For Europeans to remain so ignorant about a technology created by other members of their own barely diversified species tells us how truly awful we are at understanding the communication capabilities of others. Now add in the exponentially higher levels of genetic diversity between species. For example, the last known common ancestor between whales and human existed about 97 million years ago. How about the last known ancestor between birds and humans? About 300 million years ago.

These timescales represent enormous genetic chasms that we are not remotely capable of bridging at the moment. We are still in the dark ages of understanding animal cognition and communication. So far, our most successful way of communicating with other animals is by teaching them our languages. So now we have chimpanzees using sign language and parrots imitating our speech patterns.  African Grey parrots, for example, can learn up to 1,000 words that they can use in context.

Yet, when these species do not use human language as well as humans, we consider them inferior.

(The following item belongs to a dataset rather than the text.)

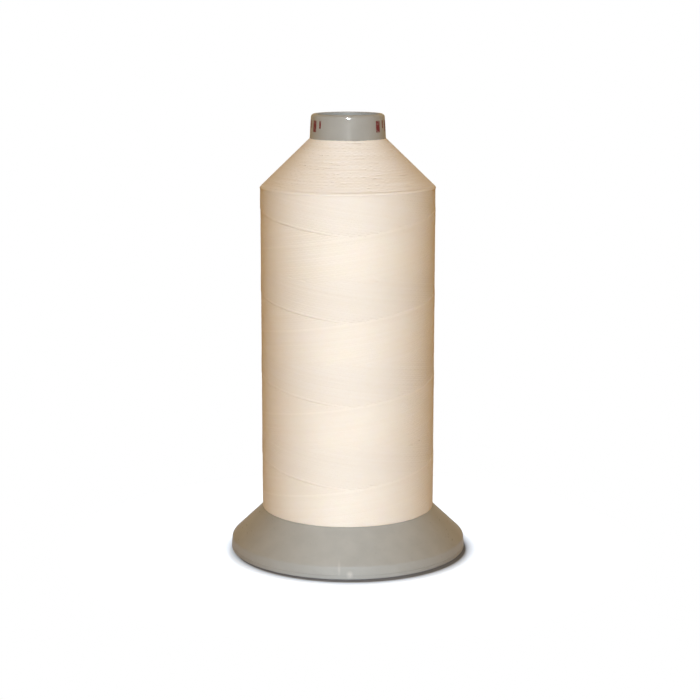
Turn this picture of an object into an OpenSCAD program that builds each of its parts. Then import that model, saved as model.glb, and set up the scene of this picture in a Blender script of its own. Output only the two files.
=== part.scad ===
// Foot spool of waxed thread: a tapered tube with a bell-shaped foot, a base that snaps
// open under the foot to hold the thread's end, and a package of thread wound on the tube.
// Millimetres, +Z up, the table at z = 0 and the spool's axis on Z.

/* [Spool] */
// Height of the spool, from the table to the collar's rim
spool_h = 166.5; // [138:0.5:200]
// Diameter of the foot
foot_d = 90; // [86:0.5:108]

/* [Tube] */
// Outside diameter of the collar at its rim
collar_d = 27.4; // [25.4:0.2:33]
// Angle between the tube's wall and its axis
tube_taper = 3.5; // [3:0.1:4]
// Thickness of the tube's wall
tube_wall = 1.6; // [1.2:0.1:2]
// Diameter of the straight bore in the collar
collar_bore_d = 24; // [20:0.2:24.4]
// Length of the straight bore, with its rounded mouth
collar_bore_l = 10; // [6:0.5:14]
// Rounding of the collar's rim, outside
rim_round = 1.3; // [0.4:0.1:1.4]

/* [Foot] */
// Height of the foot's outer edge over the table
lip_h = 4.4; // [3.8:0.1:6]
// How far the foot's edge leans in, from the seam up to the cone
lip_draft = 0.3; // [0:0.1:0.6]
// Rounding between the foot's edge and its cone
lip_round = 1.6; // [1:0.1:2.4]
// Width of the edge's face that closes on the base
lip_w = 2.4; // [2:0.1:3]
// Slope of the foot's cone
cone_angle = 43.5; // [40:0.5:46]
// Thickness of the foot's shell
foot_wall = 1.8; // [1.4:0.1:2.2]
// Thickness of the hub that grips the tube
hub_wall = 1.6; // [1.2:0.1:2]
// Number of stiffening ribs under the foot
rib_count = 8; // [4:1:10]
// Thickness of a rib
rib_t = 1.4; // [1:0.1:2]
// Height of the ribs' lower edges over the base's plate
rib_lift = 1.5; // [0.6:0.1:3]
// Width of the slot that takes the thread's end
tail_slot_w = 1.6; // [1.4:0.1:2.4]
// Where that slot lies, as an angle round from +X
tail_slot_angle = 122; // [80:1:170]

/* [Base] */
// Height of the base's rim, up to the seam under the foot
base_h = 1.6; // [1.4:0.1:2.2]
// Width of the ring that the spool stands on
stand_w = 4; // [3:0.5:8]
// Height of the base's plate over the table
base_recess = 0.5; // [0.3:0.1:0.6]
// Thickness of the snap fingers
finger_wall = 1.4; // [1:0.1:1.8]
// Height of the fingers over the base's rim
finger_h = 9.2; // [8:0.2:12]
// Number of snap fingers
finger_count = 6; // [4:1:8]
// Width of the slots between the fingers
finger_slot_w = 2; // [1:0.2:3]
// Height of a finger's bead
bead_h = 1.2; // [0.8:0.1:1.6]
// How far a finger's bead stands proud
snap_depth = 0.4; // [0.2:0.05:0.6]
// How far the base opens
snap_travel = 2.5; // [1.5:0.1:3]
// Depth of the notch that a nail opens the base by
nail_notch_depth = 1.2; // [0.6:0.1:2]
// Radius of the nail notch
nail_notch_r = 8; // [5:0.5:12]
// Where the nail notch lies, as an angle round from +X
nail_notch_angle = 155; // [100:1:175]

/* [Thread] */
// Diameter of the thread
thread_d = 0.8; // [0.6:0.05:1]
// Diameter of the wound package
package_d = 66; // [55:0.5:76]
// Height of the bare collar over the package
collar_h = 9; // [6:0.5:16]
// Slope of the package's shoulder
shoulder_angle = 44; // [35:0.5:48]
// Rounding of the package's edges
package_round = 1.2; // [0.4:0.1:2]

/* [Fits] */
// Gap between the foot's hub and the tube
hub_gap = 0.05; // [0:0.01:0.1]
// Gap between the package and what it is wound on
package_gap = 0.05; // [0:0.01:0.1]
// Gap around the snap fingers
snap_gap = 0.2; // [0.1:0.05:0.3]
// Gap between the base's plate and the tube's end
base_gap = 0.3; // [0.2:0.05:0.5]

/* [Hidden] */

$fn = 96;
plastic_colour = [0.68, 0.665, 0.645];
thread_colour = [0.93, 0.87, 0.79];
bury = 0.4; // how far a rib reaches into the walls that it joins
past = 1; // how far a cut runs past the material
socket_land = 2.6; // height of the socket's wall over the groove
finger_root = 1.2; // height of the fingers' solid foot over the base's rim
hub_top_flat = 0.5; // height that blunts the hub's feather edge
edge_round = 0.6; // rounding of the mouldings' free edges
seam_round = 0.15; // rounding of the two edges along the seam

collar_r = collar_d / 2;
collar_bore_r = collar_bore_d / 2;
foot_r = foot_d / 2;
package_r = package_d / 2;
lip_in_r = foot_r - lip_w;
stand_in_r = foot_r - stand_w;

tube_run = tan(tube_taper); // radius gained for each millimetre down the tube
cone_rise = tan(cone_angle); // height gained for each millimetre in along the foot
tube_foot_z = base_h + base_gap;
foot_drop = foot_wall / cos(cone_angle); // the foot's shell, measured upright

// The tube's radius at height z, and the heights of the foot's cone over radius r and
// where it meets a cone that stands gap off the tube, with the foot lowered by drop.
function tube_r(z) = collar_r + (spool_h - z) * tube_run;
function cone_z(r) = lip_h + (foot_r - r) * cone_rise;
function meet_z(gap, drop) =
    (lip_h - drop + (foot_r - collar_r - gap - spool_h * tube_run) * cone_rise)
    / (1 - tube_run * cone_rise);

bead_z1 = base_h + finger_h;
bead_z0 = bead_z1 - bead_h;
groove_z0 = bead_z0 - snap_travel - snap_gap;
groove_z1 = bead_z1 + snap_gap;
socket_z1 = groove_z1 + socket_land;
socket_r = tube_r(socket_z1) - tube_wall - snap_depth - snap_gap;
groove_r = socket_r + snap_depth + snap_gap;
finger_r = socket_r - snap_gap;
bead_r = finger_r + snap_depth;
base_bore_r = finger_r - finger_wall;
finger_slot_z = base_h + finger_root;
bore_z0 = spool_h - collar_bore_l;
collar_wall = collar_r - collar_bore_r;
rim_out_round = min(rim_round, 0.77 * collar_wall);
rim_in_round = min(edge_round, 0.2 * collar_wall);
stand_round = 0.6 * base_recess;

package_z1 = spool_h - collar_h;
package_top_r = tube_r(package_z1) + package_gap;
shoulder_z = package_z1 - (package_r - package_top_r) * tan(shoulder_angle);

// The route of the thread's end: angle from the slot, radius, height. It leaves the package
// at the back, runs down the foot's cone and turns in through the slot, where the base
// holds it.
tail_route = [
    [-82, 33.5, 22], [-78, 33.5, 21.6], [-74, 33.5, 21.3], [-70, 33.5, 20.9], [-66, 33.5, 20.6],
    [-62, 33.5, 20.2], [-58, 33.5, 19.9], [-54, 33.5, 19.5], [-50, 33.5, 19.2], [-46, 33.5, 18.8],
    [-42, 33.5, 18.5], [-38, 33.5, 18.1], [-34, 33.5, 17.7], [-30, 33.5, 17.2], [-26, 33.8, 16.5],
    [-22.5, 34.6, 15.2], [-19, 35.6, 14], [-16, 36.6, 13], [-13, 37.6, 12.1], [-10, 38.6, 11.1],
    [-7, 39.6, 10.2], [-4, 40.6, 9.2], [-1.5, 41.6, 8.3], [0, 42.6, 7.2], [0, 43.3, 6],
    [0, 43.4, 4.6], [0, 42.9, 3.4], [0, 41.6, 2.6], [0, 40, 2.4], [0, 38.4, 2.4]
];

function unit(v) = v / norm(v);

// An outline with rounded corners, from points of [radius, height, rounding].
function point_2d(p) = [p[0], p[1]];
function rounded_corner(before, at, after, r, steps) =
    let (
        u = unit(before - at),
        v = unit(after - at),
        half = acos(u * v) / 2,
        centre = at + unit(u + v) * r / sin(half),
        from = at + u * r / tan(half) - centre,
        to = at + v * r / tan(half) - centre,
        a0 = atan2(from[1], from[0]),
        turn = (atan2(to[1], to[0]) - a0 + 540) % 360 - 180
    )
    [for (i = [0:steps]) centre + r * [cos(a0 + turn * i / steps), sin(a0 + turn * i / steps)]];
function outline(points, steps = 6) =
    let (n = len(points))
    [for (i = [0:n - 1])
        each points[i][2] == 0
            ? [point_2d(points[i])]
            : rounded_corner(
                point_2d(points[(i + n - 1) % n]), point_2d(points[i]),
                point_2d(points[(i + 1) % n]), points[i][2], steps)];

module turned(points) {
    rotate_extrude() polygon(outline(points));
}

module around(count) {
    for (i = [0:count - 1]) rotate(360 * i / count) children();
}

// A round cord swept along a path, with its rings turned as little as the path allows.
function tangent(path, i) =
    unit(path[min(i + 1, len(path) - 1)] - path[max(i - 1, 0)]);
function normals(path, normal, i = 0) =
    i == len(path) ? [] :
    let (t = tangent(path, i), m = unit(normal - (normal * t) * t))
    concat([m], normals(path, m, i + 1));

module cord(path, d, normal, sides = 8) {
    n = len(path);
    across = normals(path, normal);
    points = [for (i = [0:n - 1], k = [0:sides - 1])
        let (a = 360 * k / sides)
        path[i] + d / 2 * (cos(a) * across[i] + sin(a) * cross(tangent(path, i), across[i]))];
    walls = [for (i = [0:n - 2], k = [0:sides - 1])
        let (k1 = (k + 1) % sides)
        [i * sides + k1, i * sides + k, (i + 1) * sides + k, (i + 1) * sides + k1]];
    start = [[for (k = [0:sides - 1]) k]];
    end = [[for (k = [sides - 1:-1:0]) (n - 1) * sides + k]];
    polyhedron(points, concat(start, walls, end));
}

// The tube: a taper that ends in the collar at the top and in the snap socket below.
module spool_tube() {
    color(plastic_colour)
    turned([
        [socket_r, tube_foot_z, edge_round],
        [tube_r(tube_foot_z), tube_foot_z, edge_round],
        [collar_r, spool_h, rim_out_round],
        [collar_bore_r, spool_h, rim_in_round],
        [collar_bore_r, bore_z0, 0],
        [tube_r(bore_z0 - past) - tube_wall, bore_z0 - past, 0],
        [groove_r, socket_z1 + past, 0],
        [socket_r, socket_z1, 0],
        [socket_r, groove_z1, 0],
        [groove_r, groove_z1, 0],
        [groove_r, groove_z0, 0],
        [socket_r, groove_z0, 0]
    ]);
}

// The foot: a cone's shell from the edge up to the hub, with ribs under it.
module foot_rib() {
    z0 = base_h + rib_lift;
    z1 = meet_z(hub_gap + hub_wall, foot_drop);
    r0 = tube_r(z0) + hub_gap + hub_wall - bury;
    r1 = tube_r(z1) + hub_gap + hub_wall - bury;
    r2 = lip_in_r - past;
    rotate([90, 0, 0])
    linear_extrude(rib_t, center = true)
    polygon([
        [r0, z0],
        [r2, z0],
        [r2, cone_z(r2) - foot_drop + bury],
        [r1, cone_z(r1) - foot_drop + bury]
    ]);
}

module foot_flange() {
    top_z = meet_z(hub_gap, 0) - hub_top_flat;
    hub_z = meet_z(hub_gap + hub_wall, foot_drop);
    color(plastic_colour)
    difference() {
        union() {
            turned([
                [lip_in_r, base_h, 0],
                [foot_r, base_h, seam_round],
                [foot_r - lip_draft, cone_z(foot_r - lip_draft), lip_round],
                [foot_r - (top_z - lip_h) / cone_rise, top_z, 0],
                [tube_r(top_z) + hub_gap, top_z, 0],
                [tube_r(tube_foot_z) + hub_gap, tube_foot_z, 0],
                [tube_r(tube_foot_z) + hub_gap + hub_wall, tube_foot_z, 0],
                [tube_r(hub_z) + hub_gap + hub_wall, hub_z, 0],
                [lip_in_r, cone_z(lip_in_r) - foot_drop, 0]
            ]);
            around(rib_count) foot_rib();
        }
        rotate(tail_slot_angle) {
            translate([lip_in_r - past, 0, 0])
            cylinder(h = cone_z(lip_in_r), d = tail_slot_w);
            translate([lip_in_r - past, -tail_slot_w / 2, 0])
            cube([lip_w + 2 * past, tail_slot_w, cone_z(lip_in_r) + past]);
        }
    }
}

// The base: a plate with the ring that the spool stands on, and the fingers that snap
// into the tube's socket.
module base_cap() {
    color(plastic_colour)
    difference() {
        turned([
            [base_bore_r, base_recess, 0],
            [stand_in_r, base_recess, 0],
            [stand_in_r, 0, stand_round],
            [foot_r, 0, edge_round],
            [foot_r, base_h, seam_round],
            [finger_r, base_h, 0],
            [finger_r, bead_z0, 0],
            [bead_r, bead_z0, 0],
            [bead_r, bead_z0 + bead_h / 3, 0],
            [finger_r, bead_z1, 0],
            [base_bore_r, bead_z1, 0]
        ]);
        around(finger_count)
        translate([base_bore_r - past, -finger_slot_w / 2, finger_slot_z])
        cube([finger_wall + snap_depth + 2 * past, finger_slot_w, finger_h]);
        rotate(nail_notch_angle)
        translate([foot_r - nail_notch_depth + nail_notch_r, 0, base_h / 2])
        cylinder(h = base_h, r = nail_notch_r);
    }
}

// The package: thread wound on the tube, resting on the foot's cone.
module thread_package() {
    corner_z = meet_z(package_gap, -package_gap);
    color(thread_colour)
    turned([
        [tube_r(corner_z) + package_gap, corner_z, 0],
        [package_r, cone_z(package_r) + package_gap, package_round],
        [package_r, shoulder_z, package_round],
        [package_top_r, package_z1, 0]
    ]);
}

// The thread's outer end.
module thread_tail() {
    path = [for (p = tail_route) [p[1] * cos(p[0]), p[1] * sin(p[0]), p[2]]];
    color(thread_colour)
    rotate(tail_slot_angle)
    cord(path, thread_d, path[0] - [0, 0, path[0][2]]);
}

spool_tube();
foot_flange();
base_cap();
thread_package();
thread_tail();
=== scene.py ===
"""A foot spool of waxed thread: the looks that go round its frame of moulded pieces.

Metres, +Z up, the spool's axis on Z and the table at z = 0. The front is -Y, and a place
round the spool is an azimuth in degrees: 0 at the front, growing towards +X.
"""
import math
import random

import bmesh
import bpy
from bpy.props import FloatProperty, FloatVectorProperty, IntProperty, PointerProperty
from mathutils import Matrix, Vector


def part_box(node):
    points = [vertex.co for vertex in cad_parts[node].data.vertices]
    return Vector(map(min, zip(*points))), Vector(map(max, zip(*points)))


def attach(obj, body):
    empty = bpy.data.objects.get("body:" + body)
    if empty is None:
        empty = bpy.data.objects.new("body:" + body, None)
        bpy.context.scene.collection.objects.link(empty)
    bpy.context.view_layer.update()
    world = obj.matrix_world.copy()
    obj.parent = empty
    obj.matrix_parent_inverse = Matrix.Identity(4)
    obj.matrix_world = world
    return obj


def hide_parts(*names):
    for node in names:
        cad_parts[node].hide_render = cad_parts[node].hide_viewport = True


bl_info = {
    "name": "Waxed thread spool",
    "version": (1, 0, 0),
    "blender": (4, 5, 0),
    "location": "3D View > Sidebar > Spool",
    "description": "Winds the thread, finishes the mouldings and sets the stage of a foot spool",
    "category": "Object",
}

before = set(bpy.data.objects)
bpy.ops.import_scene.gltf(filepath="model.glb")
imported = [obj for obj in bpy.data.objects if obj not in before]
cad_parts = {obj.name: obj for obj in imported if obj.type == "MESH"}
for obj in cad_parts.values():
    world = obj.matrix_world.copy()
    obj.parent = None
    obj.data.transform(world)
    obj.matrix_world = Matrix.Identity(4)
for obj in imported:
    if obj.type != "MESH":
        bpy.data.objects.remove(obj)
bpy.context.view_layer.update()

MM = 0.001
SPOOL_BODY = "spool"
BASE_BODY = "base"
PLASTIC_SLOT = "spool_plastic"
THREAD_SLOT = "waxed_thread"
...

If We’re So Bloody Bright…

But if we as a species are so intelligent, why aren’t we using their means of communication? I’m not suggesting that other animals use words, symbols and grammar the way humans do. But communicate they do. I live in Florida, which is basically a suburbanized rainforest, and have become familiar with the calls of various birds, tropical and otherwise. One of the more common local denizens is the fish crow. I hear crows that are perched blocks away from one another do calls and responses. The calls vary considerably even to my ignorant, human ears, and there are probably countless nuances I’m missing.

Are they speaking a “language”? I don’t know, but it seems highly unlikely they’re expending all the vocal and cognitive energy for no reason. Their vocalizations mean something, even if we can’t grasp what.

Inevitably, humans think all animal communication is about food, sex and territory. But that’s just a guess on our part. We assume that their vocalizations are otherwise meaningless just as many Europeans assumed the talking drums were mostly meaningless noise. In short, we’re human-centric bigots.

Consider the songs of the humpback whales. These are extremely complex vocalizations that can be registered over vast distances. Indeed, scientists estimate that whales’ low frequency sounds can travel up to 10,000 miles! Yet, we’re only guessing about why males engage in such “songs.” For all we know, they’re passing along arcane mathematical conceits that would put our human Fields Medal winners to shame.

On Human Ignorance

The point is that we continue to live in a state of deep ignorance when it comes to other our fellow creatures. That’s okay as long as we remain humble, but we humility is not what people do best. We assume we are far more intelligent and/or far better communicators than are other species.

Yet, consider the counterevidence. Just look the various environmental, political and even nuclear crises in which we conflict-loving primates are so dangerously enmeshed. It hardly seems like intelligence. Maybe the whales and parrots are really discussing what incapable morons humans are compared to themselves. With that, mind you, it would be hard to argue.